Abstract

Acoustic propagation in shallow water at low frequency is characterized by a few propagating modes. When the source is impulsive or short enough, the modes can be extracted from the signal received on a single sensor using a warping operator. This opens the door to single-receiver matched-mode processing (SR-MMP) as a means to estimate source location and/or ocean environmental parameters. While the applicability of SR-MMP has been demonstrated through several experiments, prediction of its achievable performance has not been fully investigated. In this paper, performance analysis of SR-MMP is carried out using numerical simulations of a typical shallow water environment, incorporating possible environmental mismatch as well as degradations resulting from nonideal modal filtering.
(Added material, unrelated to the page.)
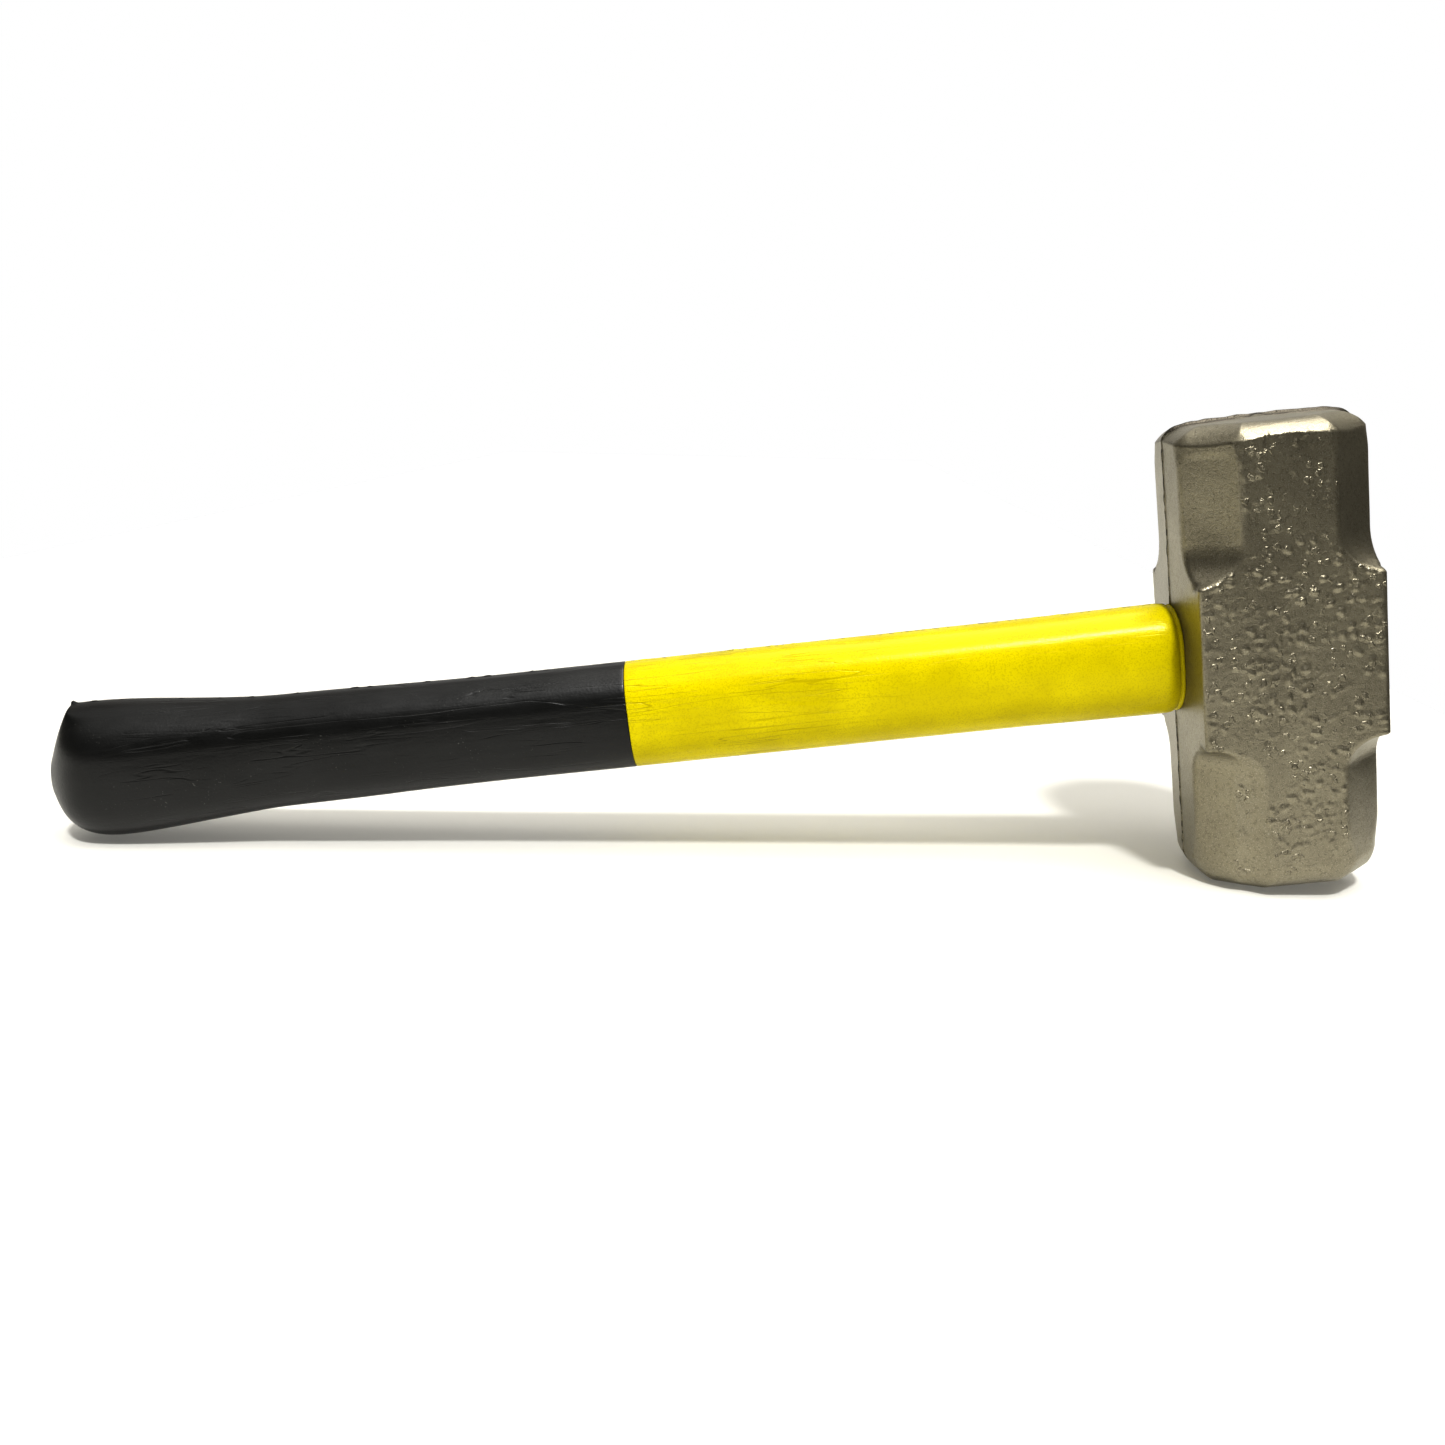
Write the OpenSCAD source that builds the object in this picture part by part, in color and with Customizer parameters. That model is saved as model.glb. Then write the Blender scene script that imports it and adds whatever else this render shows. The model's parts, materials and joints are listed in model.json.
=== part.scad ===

SR-MMP is a nonlinear estimation problem that presents three regions of operation: the high SNR asymptotic region driven by local errors, the intermediate SNR threshold region driven by sidelobe ambiguities and the low SNR no-information region. The method of interval errors, which gives computationally efficient and reliable mean squared error performance prediction, is used to conduct the analysis. The results suggest that the SR-MMP performance depends strongly on the source/receiver depth. A significant loss in performance is observed when the receiver is located at a node common to two modes. Receiver depth must therefore be chosen with care. SR-MMP seems to be quite robust to mismatch on the seabed properties alone but does not handle well the combined effect of seabed and water column mismatches. Nonideal modal filtering has a moderate impact on performance.